Some 80 percent of garment workers were young women and girls. Many of those young seamstresses of the 1970s and ‘80s are still toiling late into the night, buttressing K-fashion. Chun Tae-il’s slogan, “Respect the Labor Standards Act,” still has a long way to fully materialize.

Today, more than 50 years since Chun’s suicide, workers at a top bakery franchise are taking turns staging a public hunger strike. Their union leader, Lim Jong-rin, ended her 53-day hunger protest last week.

Long work hours, low wages, few days off and sexual harassment -- the grievances are all too familiar. One noticeable difference is a demand for maternity protection (some 70 percent of baking technicians are women). “We are not asking for extra benefits; we’re asking the company to put into action the provisions of the Labor Standards Act,” Lim said.

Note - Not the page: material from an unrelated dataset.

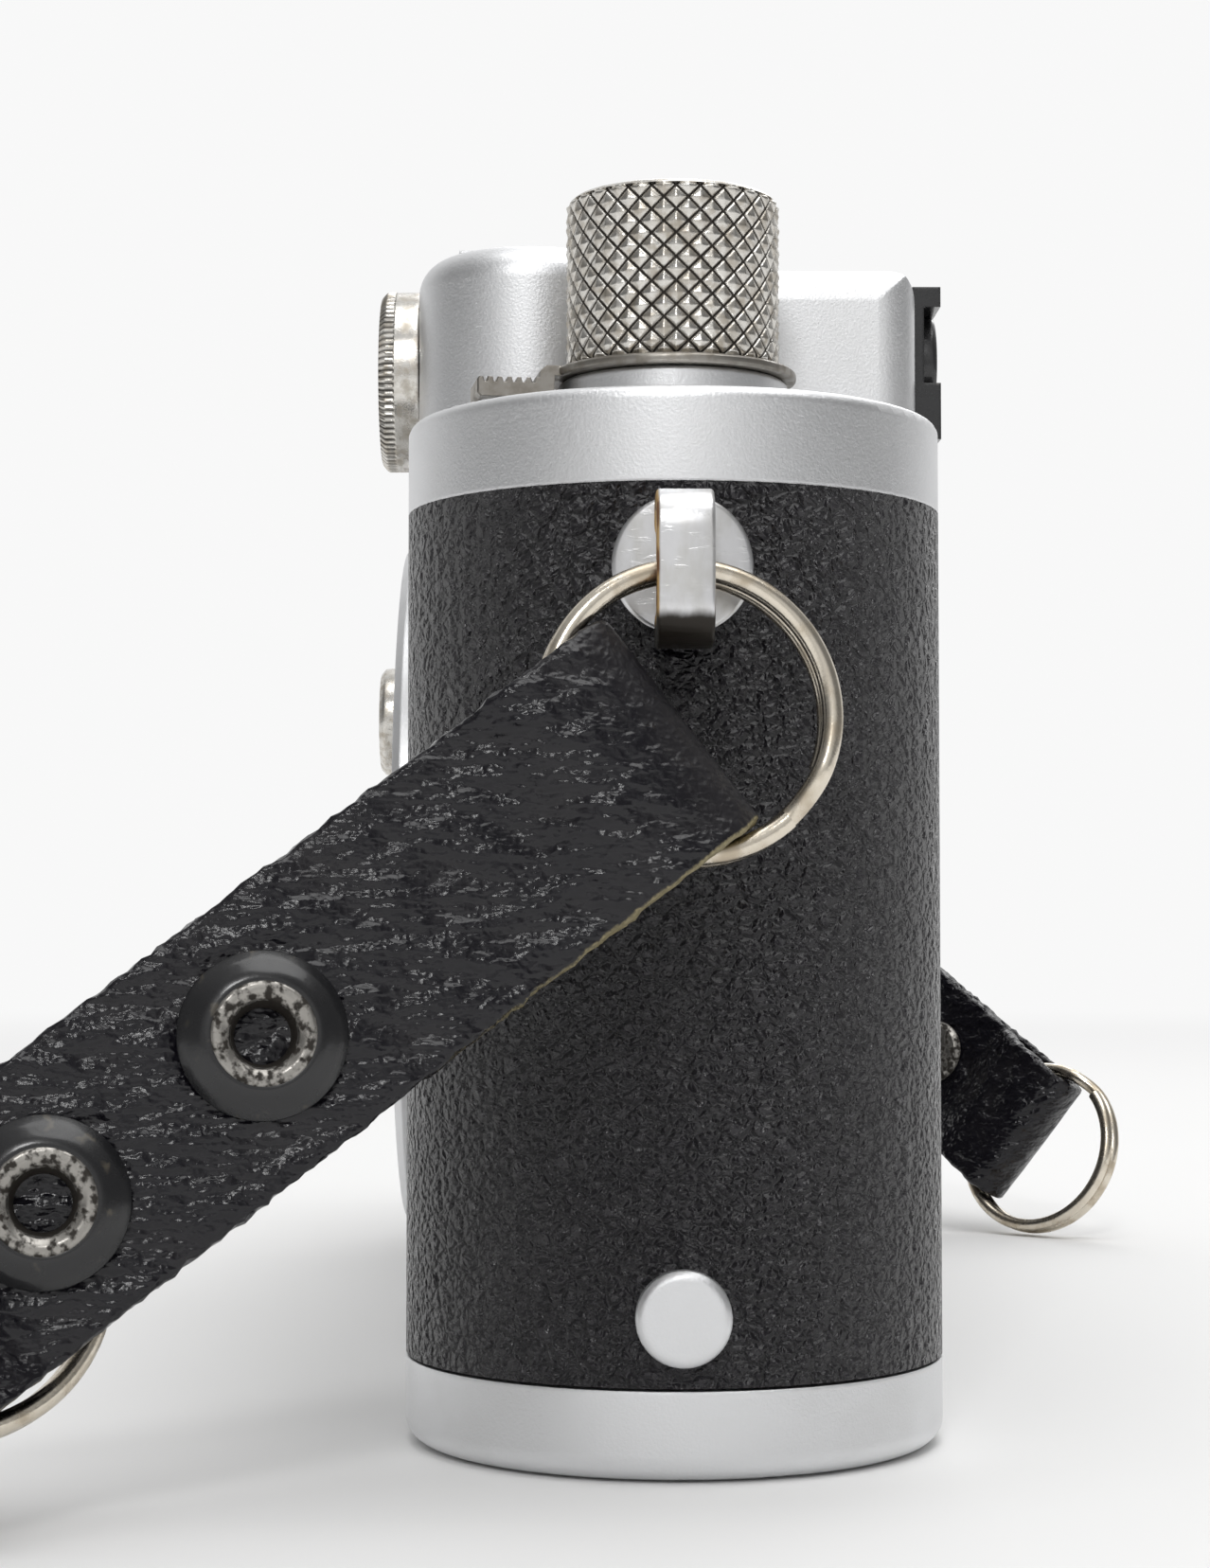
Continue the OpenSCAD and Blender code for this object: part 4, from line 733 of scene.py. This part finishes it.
side_view = [(4.9, 0.02), (4.9, 0.58), (7.35, 0.58), (7.68, 0.3), (7.72, -0.1)]
for i in range(6):
    y = 7.86 + notch_pitch * i
    side_view += [(y, -0.1), (y + 0.1, -0.4), (y + 0.26, -0.4), (y + 0.36, -0.1)]
side_view += [(tip_end - 0.1, -0.12), (tip_end, -0.25), (tip_end, -1.02), (tip_end - 0.2, -1.2),
              (7.15, -1.2), (6.95, -1.05), (6.9, 0.02)]
arm = lever @ Matrix.Rotation(math.radians(8), 4, "Z")
arm_points = []
for x, inset in ((-tip_w / 2, 0.1), (-tip_w / 2 + 0.1, 0), (tip_w / 2 - 0.1, 0), (tip_w / 2, 0.1)):
    for y, z in side_view:
        shrink = 1 - inset / 2.2 if y > 7.8 else 1
        drawn_in = tip_middle + (Vector((y, z)) - tip_middle) * shrink
        arm_points.append(arm @ Vector((x, -drawn_in.x, drawn_in.y)))
arm_faces = grid_faces(4, len(side_view), False, True, capped=True)
points, faces = gathered([(disc_points, disc_faces), (arm_points, arm_faces)])
built("focusing_lever_arm", points, faces, dark_nickel, "focusing", "bright_steel", ("focusing_lever",))

# ---------------------------------------------------------------- base stud
# A turned button with a fine chamfer, riveted into the body's round end.  The base plate
# hooks on its neck.
tip_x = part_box("body_shell")[1].x
stud_low, stud_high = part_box("base_stud")
stud_r = (stud_high.z - stud_low.z) / 2 / mm
stud_face = (stud_high.x - tip_x) / mm


def facing_end(x, y, z):
    """A frame at a point whose Z looks out of the rewind end, with its X pointing down."""
    return Matrix.Translation((x, y, z)) @ Matrix.Rotation(math.pi / 2, 4, "Y")


stud = facing_end(tip_x, 0, (stud_high.z + stud_low.z) / 2) @ milli
stud_outline = eased([(0.001, -5), (1.2, -5), (1.2, -0.35), (stud_r, -0.35), (stud_r, stud_face - 0.3),
                      (stud_r - 0.28, stud_face - 0.04), (stud_r - 0.5, stud_face),
                      (0.001, stud_face)], 0.08)
points, faces, depth = turned(stud_outline, 120, stud)
built("base_stud_button", points, faces, chrome, "camera_body", "satin_chrome", ("base_stud",))

# ---------------------------------------------------------------- strap lugs
# Each lug is a round saddle plate that follows the body's end and an arched strip, both of
# chromed brass.  The rings have scuffed the strip, and brass shows along one edge.
# The strip's lower end is painted near black: painted shade and painted reflection of the dark leather below it.
worn = Finish("worn_lug", (0.7, 0.7, 0.7), metallic=1.0, roughness=0.3)
rub = worn.cloud(1.1 * mm, worn.place((1, 1, 0.5)), detail=5.0)
edge_wear = (worn.mark("edge") + 0.3 * rub - 0.15).steps(0.4, 0.75)
# Painted shade towards the strip's lower end, broken up a little by the rub noise.
soot = (worn.mark("soot") + 0.4 * rub - 0.2).steps(0.2, 0.7)
scratches = worn.cloud(0.35 * mm, worn.place((1, 0.25, 1)), detail=4.0).steps(0.55, 0.7)
worn_metal = worn.blend(rub.steps(0.35, 0.7), (0.72, 0.72, 0.73), (0.6, 0.595, 0.58))
rust = worn.blend(rub.steps(0.45, 0.6), (0.5, 0.33, 0.14), (0.2, 0.1, 0.045))
# Where the painted shade lies, the colour goes near black and the metal turns matt.
worn.set(Base_Color=worn.blend(soot, worn.blend(edge_wear, worn_metal, rust), (0.02, 0.016, 0.012)))
worn.set(Metallic=1 - 0.45 * edge_wear - 0.5 * soot, Roughness=0.28 + 0.16 * rub + 0.15 * edge_wear)
worn.relief(rub + 0.4 * scratches, 0.02 * mm)

lug_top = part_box("strap_lug_near")[1].z / mm
plate_r = 3.75
plate_t = 0.9
end_r = 14.77
strip_t = 0.9
strip_w = 2.9
lug_z = lug_top - 3.45


def swept(stations, section, close=False):
    """Carries a section along stations, each a point with its two cross directions."""
    points = [at + side * a + up * b for at, side, up in stations for a, b in section]
    return points, grid_faces(len(stations), len(section), close, True, capped=not close)


def rounded_box(wide, high, radius, steps=5):
    """A closed section with rounded corners."""
    section = []
    for corner in range(4):
        middle = math.pi / 2 * corner
        cx = (wide / 2 - radius) * (1 if corner in (0, 3) else -1)
        cy = (high / 2 - radius) * (1 if corner in (0, 1) else -1)
        for i in range(steps):
            a = middle + math.pi / 2 * i / (steps - 1)
            section.append((cx + radius * math.cos(a), cy + radius * math.sin(a)))
    return section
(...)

News reports about the travail of Southeast Asian female workers at hot pepper or perilla leaf farms suggest racial prejudice being another dimension of abuse endured by low-income women.

During his election campaign, President Yoon Suk-yeol asserted that “gender-based, systemic and structural discrimination no longer exists in Korea.” He declared the Ministry of Gender Equality and Family a doomed agency which has “completed its historic mission.”

I cannot but ask whether Yoon’s judgment is blinded by a tiny sliver of highly privileged women around him. Now, as president, he must be more enlightened and sensitive to serve the broader public, especially those at the lower strata of society. That’s what governance is all about.


Lee Kyong-hee
Lee Kyong-hee is a former editor-in-chief of The Korea Herald. -- Ed.